We see the attitude change of Zacchaeus, but we also see a simultaneous change in his actions. In verse 8, it says, 

And Zacchaeus stood and said to the Lord, “Behold, Lord, the half of my goods I give to the poor. And if I have defrauded anyone of anything, I restore it fourfold.”

Something has happed that has turned this thief into a philanthropist; this man who spent his life taking now wants to give a lot. 

We know it is the result of salvation because the next verse tells us. There are other pieces of evidence, though.

First, he calls Jesus, Lord. He uses the same word that bondservants use to their masters, Kurios. 

Second, he gives up half of his goods to the poor. Because the story points out that he is rich, we know that half of everything he has would be a lot. The tithing expectation for a Jew would be 10%, so he has already exceeded that by 40%. 

Third, anyone that he has defrauded, he will restore fourfold. Why fourfold? Well, he was probably thinking of Numbers 5:6-7.

When a man or woman commits any of the sins that people commit by breaking faith with the Lord, and that person realizes his guilt, he shall confess his sin that he has committed. And he shall make full restitution for his wrong, adding a fifth to it and giving it to him to whom he did the wrong.

The law states he should give back a fifth, 20%. On top of giving away half everything he has, Zacchaeus wants to give back what he took plus 25% to every person he has wronged. 


Ephesians 2:10 says, 

For we are his workmanship, created in Christ Jesus for good works, which God prepared beforehand, that we should walk in them.

And James 2:14 says,

What good is it, my brothers, if someone says he has faith but does not have works?

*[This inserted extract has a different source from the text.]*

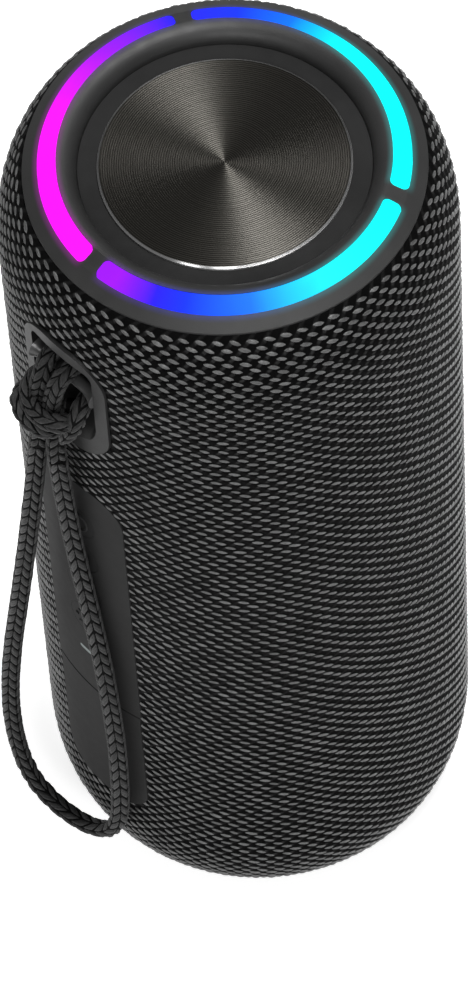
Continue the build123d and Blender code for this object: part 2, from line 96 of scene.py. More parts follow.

Why does he do this? The truly converted sinner can’t help but do this. He is, as 2 Corinthians 5:17 puts it, “a new creation.” He wants to be obedient to the maximum level. 

This is a fantastic story of conversion! But let us not forget that we all were at some point as Zacchaues; lost, hopeless, broken sinners in need of a savior to come to us.  

Praise God that Jesus sought you out, called you by name, and declared that salvation would be given to you!